CE SOIR, 2 500 invités se presseront dans la cour Carrée du
Louvre pour assister à un dîner de prestige dans le plus
flamboyant site historique de Paris. Ces convives triés sur le
volet, qui dîneront au pied des façades historiques, sont les
invités du groupe Carrefour, qui réunit ses directeurs. Pour
un montant resté secret, le grand distributeur s'est offert la
cour Carrée « dans le cadre d'un plan de mécénat », observe le
service de communication du Louvre, qui a vu fondre sur lui
les critiques du maire UMP du I e r , Jean-François Legaret,
et de la députée Martine Billard (les Verts), laquelle dénonce
la présence « des marchands du temple au coeur du temple de la
culture ». Ainsi, selon le musée, Carrefour, mécène qui
finance les Journées du patrimoine du Louvre et des ateliers
pédagogiques pour enfants (mais, là encore, le montant est
secret), était en droit d'attendre une contrepartie : « Il
faut bien une incitation au mécénat culturel, ajoute-t-on. Et
le musée assume tout à fait. » Grâce à des dons qui ne sont
donc pas tout à fait désintéressés, la société peut donc
s'offrir le droit de planter 2 500 couverts dans la cour
Carrée. « Je n'en veux pas à Carrefour, je comprends qu'ils
recherchent un site prestigieux comme l'avait fait avant eux
Vivendi », tempère Jean-François Legaret : « Le problème,
c'est la direction du musée qui fait une utilisation
commerciale du site. Car, en plus de la soirée, pour les
besoins des équipes techniques, la direction a également
autorisé l'utilisation de toute l'esplanade et de la colonnade
du Louvre, du 13 février au 18 mars », tempête le maire du I e
r , dont le bureau donne en direct sur les préparatifs. Sous
ses yeux, conteneurs, groupes électrogènes, bungalows et
palissades, « des palissades qu'on m'a dit décoratives. Il
faut les voir ! Bref, l'entrée historique du musée est
transformée en entrée de service ! ». Jean-François Legaret,
qui s'est indigné de cette autorisation, rencontrera
Jean-Jacques Aillagon, le ministre de la Culture, cette
semaine pour s'en plaindre, « tout comme je déplore la
fermeture de la colonnade Perrault. Tout ça, sous prétexte de
plan Vigipirate alors qu'en réalité le but du Louvre est
d'obliger tous les visiteurs à passer par la pyramide et par
la galerie commerciale qu'elle dessert. Voilà le véritable
motif. » « C'est un mauvais procès qu'on nous fait », répond à
ce propos le Louvre. La députée Martine Billard n'est pas plus
tendre : « Ainsi, l'espace public peut être privatisé au
profit des intérêts particuliers d'une grande entreprise et un
lieu de culture livré à une manifestation très éloignée de la
mission de service public qui incombe à un musée national. »

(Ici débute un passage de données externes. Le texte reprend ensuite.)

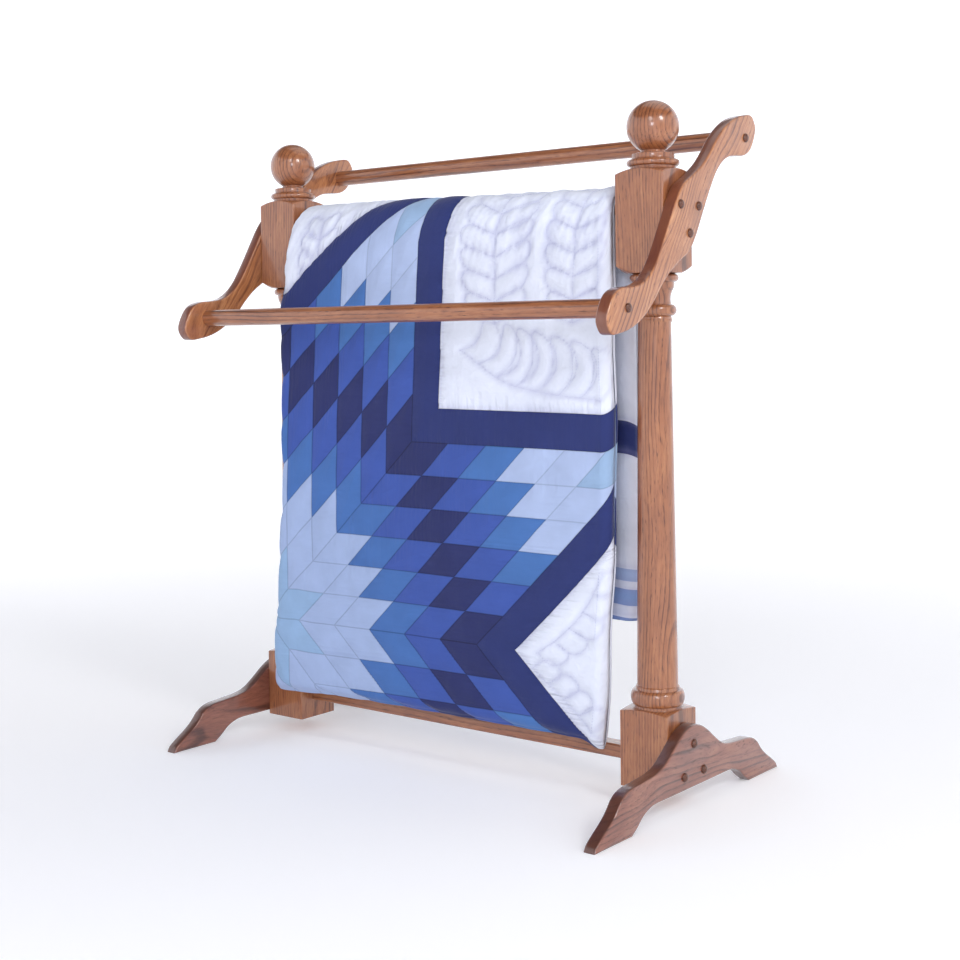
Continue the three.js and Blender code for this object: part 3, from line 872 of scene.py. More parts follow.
@dataclass(frozen=True)
class Patchwork:
    """Quilted cotton patchwork: matt cloth with a faint bloom of fibres, seams that sink with painted shade
    along them, painted lilac shade in the white ground's creases, and short puckers square to the seams where
    the stitching draws the cloth in."""

    pattern: StarPattern
    name: str = "patchwork_cotton"
    seam: float = 1.4  # how wide the dark line of a seam shows
    pucker: float = 7.5  # how far apart the puckers are
    thread: float = 1.4  # real threads are 0.3 mm; drawn wider so that they show

    def material(self) -> bpy.types.Material:
        """Builds the material from the piece's own flat places.

        Returns:
            The material.
        """
        pattern = self.pattern
        material, tree, shader = new_material(self.name)
        flat = add(tree, "ShaderNodeAttribute", attribute_name="flat").outputs["Vector"]
        mirrored = add(tree, "ShaderNodeVectorMath", {0: flat}, operation="ABSOLUTE")
        sides = add(tree, "ShaderNodeSeparateXYZ", {0: mirrored})
        p = add(tree, "ShaderNodeMath", {0: sides.outputs["X"], 1: sides.outputs["Y"]}, operation="MAXIMUM")
        r = add(tree, "ShaderNodeMath", {0: sides.outputs["X"], 1: sides.outputs["Y"]}, operation="MINIMUM")
        lead = add(tree, "ShaderNodeMath", {0: p, 1: r}, operation="SUBTRACT")
        i = add(tree, "ShaderNodeMath", {0: lead, 1: pattern.diamond * MM}, operation="DIVIDE")
        j = add(tree, "ShaderNodeMath", {0: r, 1: pattern.row * MM}, operation="DIVIDE")
        outer = add(tree, "ShaderNodeMath", {0: i, 1: j}, operation="MAXIMUM")

        whole_i = add(tree, "ShaderNodeMath", {0: i}, operation="FLOOR")
        whole_j = add(tree, "ShaderNodeMath", {0: j}, operation="FLOOR")
        ring = add(tree, "ShaderNodeMath", {0: whole_i, 1: whole_j}, operation="ADD")
        count = len(pattern.rings)
        share = add(tree, "ShaderNodeMath", {0: ring, 1: 1 / count, 2: 0.5 / count}, operation="MULTIPLY_ADD")
        patches = add(tree, "ShaderNodeValToRGB", {"Fac": share})
        paint_ramp(patches, [(k / count, linear(c)) for k, c in enumerate(pattern.rings)], step=True)

        in_band = add(tree, "ShaderNodeMath", {0: outer, 1: float(pattern.size)}, operation="GREATER_THAN")
        in_white = add(
            tree, "ShaderNodeMath", {0: outer, 1: float(pattern.size + 1)}, operation="GREATER_THAN"
        )
        with_band = add(
            tree, "ShaderNodeMix", {0: in_band, 6: patches, 7: linear(pattern.band)}, data_type="RGBA"
        )
        with_white = add(
            tree, "ShaderNodeMix", {0: in_white, 6: with_band, 7: linear(pattern.white)}, data_type="RGBA"
        )
        along = add(tree, "ShaderNodeSeparateXYZ", {0: flat}).outputs["Y"]
        along_share = add(
            tree, "ShaderNodeMath", {0: along, 1: 1 / (pattern.full_length * MM)}, operation="MULTIPLY"
        )
        borders = add(tree, "ShaderNodeValToRGB", {"Fac": along_share})
        paint_ramp(borders, [(w / pattern.full_length, linear(c)) for w, c in pattern.borders], step=True)
        past_block = add(tree, "ShaderNodeMath", {0: along, 1: pattern.block * MM}, operation="GREATER_THAN")
        cloth = add(tree, "ShaderNodeMix", {0: past_block, 6: with_white, 7: borders}, data_type="RGBA")

        near_i = add(tree, "ShaderNodeMath", {0: i, 1: 0.5}, operation="PINGPONG")
        near_j = add(tree, "ShaderNodeMath", {0: j, 1: 0.5}, operation="PINGPONG")
        inside = add(tree, "ShaderNodeMath", {0: near_i, 1: near_j}, operation="MINIMUM")
        held = add(
            tree,
            "ShaderNodeClamp",
            {"Value": outer, "Min": float(pattern.size), "Max": float(pattern.size + 1)},
        )
        band_near = add(tree, "ShaderNodeMath", {0: held, 1: 0.5}, operation="PINGPONG")
        past = add(tree, "ShaderNodeMath", {0: outer, 1: held}, operation="SUBTRACT")
        band_gap = add(tree, "ShaderNodeMath", {0: band_near, 1: past}, operation="ADD")
        gap = add(tree, "ShaderNodeMix", {0: in_band, 2: inside, 3: band_gap}, data_type="FLOAT")
        distance = add(tree, "ShaderNodeMath", {0: gap, 1: pattern.row * MM}, operation="MULTIPLY")
        far = add(tree, "ShaderNodeMath", {0: distance, 1: past_block}, operation="ADD")
        # painted shade along the seams: the cloth is darkened close to each seam, more on dark patches than
        # on pale ones
        pale = add(tree, "ShaderNodeRGBToBW", {0: cloth})
        depth = add(
            tree, "ShaderNodeMapRange", {"Value": pale, "From Max": 0.5, "To Min": 0.52, "To Max": 0.8}
        )
        line = add(
            tree,
            "ShaderNodeMapRange",
            {"Value": far, "From Min": 0.3 * self.seam * MM, "From Max": self.seam * MM, "To Min": depth},
        )
        seam_painted_shade = add(tree, "ShaderNodeVectorMath", {0: cloth, "Scale": line}, operation="SCALE")
        # random blotches, a little lighter and darker, across the cloth
        patchy = add(tree, "ShaderNodeTexNoise", {"Vector": flat, "Scale": 22.0, "Detail": 3.0})
        blotchy_tone = add(tree, "ShaderNodeMapRange", {"Value": patchy, "To Min": 0.86, "To Max": 1.12})
        shade = add(tree, "ShaderNodeVectorMath", {0: seam_painted_shade, "Scale": blotchy_tone}, operation="SCALE")
        # painted shade: where the relief sinks, the white ground is tinted lilac for the shade in its creases
        # and along its quilting; the star's patches are left plain
        crease_shade = add(tree, "ShaderNodeAttribute", attribute_name="crease_shade").outputs["Fac"]
        on_white = add(tree, "ShaderNodeMath", {0: in_white, 1: past_block}, operation="MAXIMUM")
        ground = add(tree, "ShaderNodeMapRange", {"Value": on_white, "To Min": 0.3, "To Max": 1.0})
        deep = add(tree, "ShaderNodeMath", {0: crease_shade, 1: ground}, operation="MULTIPLY")
        shade_strength = add(tree, "ShaderNodeMath", {0: deep, 1: 0.5}, operation="MULTIPLY")
        shadowed = add(tree, "ShaderNodeMix", {0: shade_strength, 6: shade, 7: linear("#8f8fbd")}, data_type="RGBA")
        in_star = add(tree, "ShaderNodeMath", {0: 1.0, 1: on_white}, operation="SUBTRACT")
        colour = add(tree, "ShaderNodeMix", {0: in_star, 6: shadowed, 7: shade}, data_type="RGBA")

        drawn_in = add(
            tree,
            "ShaderNodeMapRange",
            {"Value": far, "From Min": 0.0, "From Max": 26 * MM, "To Min": 1.0, "To Max": 0.0},
        )
        level = add(tree, "ShaderNodeCombineXYZ", {"X": p, "Y": distance})
        slant = add(tree, "ShaderNodeCombineXYZ", {"X": r, "Y": distance})
        thin, long = 1 / (self.pucker * MM), 1 / (60 * MM)
        level_space = add(tree, "ShaderNodeMapping", {"Vector": level, "Scale": (thin, long, 1.0)})
        slant_space = add(tree, "ShaderNodeMapping", {"Vector": slant, "Scale": (1.4 * thin, long, 1.0)})
        level_folds = add(tree, "ShaderNodeTexNoise", {"Vector": level_space, "Scale": 1.0, "Detail": 1.0})
        slant_folds = add(tree, "ShaderNodeTexNoise", {"Vector": slant_space, "Scale": 1.0, "Detail": 1.0})
        nearer = add(tree, "ShaderNodeMath", {0: j, 1: i}, operation="GREATER_THAN")
        folds = add(tree, "ShaderNodeMix", {0: nearer, 2: slant_folds, 3: level_folds}, data_type="FLOAT")
        puckers = add(tree, "ShaderNodeMath", {0: folds, 1: drawn_in}, operation="MULTIPLY")
        creases = add(
            tree, "ShaderNodeTexNoise", {"Vector": flat, "Scale": 70.0, "Detail": 3.0, "Distortion": 0.6}
        )
        both = add(tree, "ShaderNodeMath", {0: creases, 1: 0.3, 2: puckers}, operation="MULTIPLY_ADD")
        height = add(tree, "ShaderNodeMath", {0: both, 1: ground}, operation="MULTIPLY")
        soft = add(tree, "ShaderNodeBump", {"Height": height, "Strength": 1.0, "Distance": 7.0 * MM})
        weave_space = add(
            tree, "ShaderNodeMapping", {"Vector": flat, "Scale": (1 / (self.thread * MM),) * 2 + (1.0,)}
        )
        weave = add(tree, "ShaderNodeTexNoise", {"Vector": weave_space, "Scale": 1.0, "Detail": 0.0})
        cloth_bump = add(
            tree, "ShaderNodeBump", {"Height": weave, "Strength": 0.2, "Distance": 0.3 * MM, "Normal": soft}
        )
        wire(shader, {"Base Color": colour, "Normal": cloth_bump, "Roughness": 0.78, "IOR": 1.45})
        wire(shader, {"Specular IOR Level": 0.35, "Sheen Weight": 0.1, "Sheen Roughness": 0.5})
        return material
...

Pendant ce temps, ajoute-t elle, « les demandes d'aménagement
des jardins des Tuileries pour les familles sont
systématiquement rejetées ». Pis, en réponse à ses
protestations, « le président directeur du Louvre m'a fait
préciser qu'il s'agissait d'un dîner auquel devraient
participer plusieurs membres du gouvernement ! Voilà donc une
conception encore plus bizarre de l'exercice des
responsabilités publiques », dénonce-t-elle.